By Jennifer Young
Historic treatments of depression have varied, but Eli Lily and Company’s 1972 discovery of Prozac (generic fluoxetine) has proven one of the safest, most effective, and least costly treatments for the too-common mental plague.
The earliest mention of depression dates to Mesopotamia. The ancients believed it was a matter of spiritual illness—a possession by demons–and many civilizations, including Egyptians, Greeks, Romans, and Chinese, believed it to be a spiritual malady. More times than not, it was the priests who were called to deliver relief and not the physicians.

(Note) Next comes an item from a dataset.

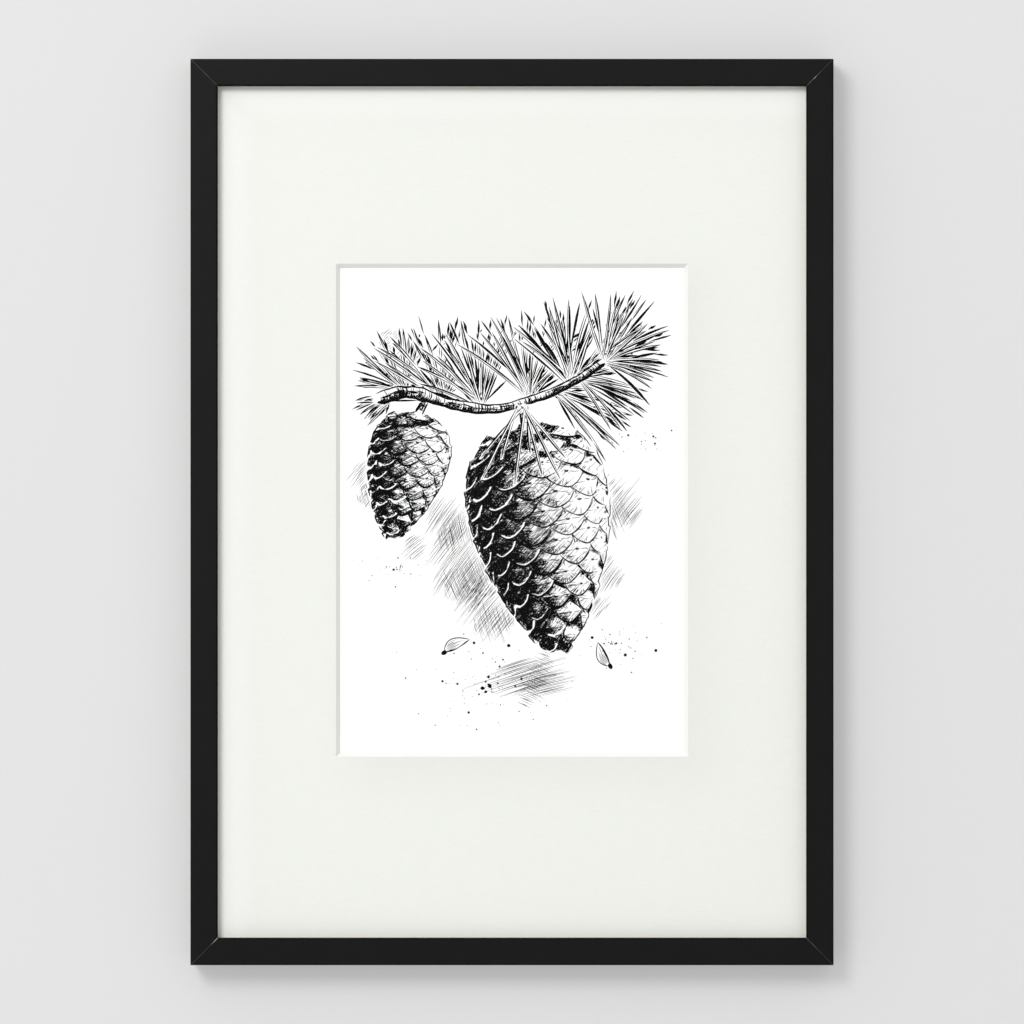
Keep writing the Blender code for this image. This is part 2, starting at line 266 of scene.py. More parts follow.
def shaded_edge_share(material, section):
    """1 on the two rounded front edges, 0 on the flat between them and on the sides."""
    inset, y, _, _ = section
    outer = spread(material, inset, SHADED_EDGE_OUTER - SOFT_EDGE, SHADED_EDGE_OUTER, 1.0, 0.0)
    inner = spread(material, inset, FACE_WIDTH - SHADED_EDGE_INNER - SOFT_EDGE, FACE_WIDTH - SHADED_EDGE_INNER)
    front = spread(material, y, FRONT_Y + SHADED_EDGE_OUTER, FRONT_Y + SHADED_EDGE_OUTER + SOFT_EDGE, 1.0, 0.0)
    return compute(material, "MULTIPLY", compute(material, "MAXIMUM", outer, inner), front)


# widths of the strips of painted shade on the edges, outer and inner, in mm
print("dry edges mm wide, outer and inner:", round(SHADED_EDGE_OUTER / MM, 1), round(SHADED_EDGE_INNER / MM, 1))

# %% Painted moulding
# the second black is painted shade for the two rounded front edges
PAINT_BLACK, EDGE_SHADE_BLACK = 0.0047, 0.0006
MOTTLE_DARK, MOTTLE_LIGHT = 0.85, 1.25
PAINT_GLOSS, BARE_AND_EDGE_ROUGHER = 0.105, 0.3
BARE_LIGHT = (0.60, 0.43, 0.25, 1.0)
BARE_DARK = (0.42, 0.27, 0.14, 1.0)
GRAIN_LONG, GRAIN_FINE = 14.0, 1500.0


def make_moulding_finish(along):
    material = new_finish(f"satin_black_along_{along}")
    stretch = (GRAIN_LONG, GRAIN_FINE, GRAIN_FINE) if along == "x" else (GRAIN_FINE, GRAIN_FINE, GRAIN_LONG)
    grain = noise(material, stretch, detail=5.0)
    streaks = noise(material, tuple(s / 4 for s in stretch), detail=3.0, distortion=0.4)
    mottle = noise(material, 60.0)
    section = section_of(material, along)
    bare, painted_dark = bare_wood_share(material, section), shaded_edge_share(material, section)
    paint = blend_colours(
        material, mottle, grey(PAINT_BLACK * MOTTLE_DARK), grey(PAINT_BLACK * MOTTLE_LIGHT)
    )
    # painted shade: the rounded front edges get the blacker colour
    paint = blend_colours(material, painted_dark, paint, grey(EDGE_SHADE_BLACK))
    wood = blend_colours(material, spread(material, streaks, 0.3, 0.7), BARE_DARK, BARE_LIGHT)
    rougher = compute(material, "MULTIPLY", compute(material, "MAXIMUM", bare, painted_dark), BARE_AND_EDGE_ROUGHER)
    set_shader(
        material,
        Base_Color=blend_colours(material, bare, paint, wood),
        Roughness=compute(material, "ADD", spread(material, grain, 0.3, 0.7, 0.36, 0.46), rougher),
        Normal=relief(material, noise(material, 900.0), 0.006 * MM, relief(material, grain, 0.02 * MM)),
        Specular_IOR_Level=PAINT_GLOSS,
    )
    return material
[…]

Treatments for this all-too-common illness included beating, starvation, bloodletting, stoning, burning, and physical restraint.
A more humane take on this illness didn’t present itself until the 17th century, when Robert Burton published his volume, The Anatomy of Melancholy. It was Burton’s view that patients experiencing melancholic symptoms should adopt a healthy diet, get sufficient sleep, and listen to music. While a handful of the materials used in Roman medicine proved mildly effective (e.g. St. John’s Wort and valerian root), patients who displayed signs of serious depression were locked away in an asylum and subjected to quack remedies like being spun on a stool, insulin treatment, shock treatment, trepanning, and, in the early-to-mid 20th century, lobotomies.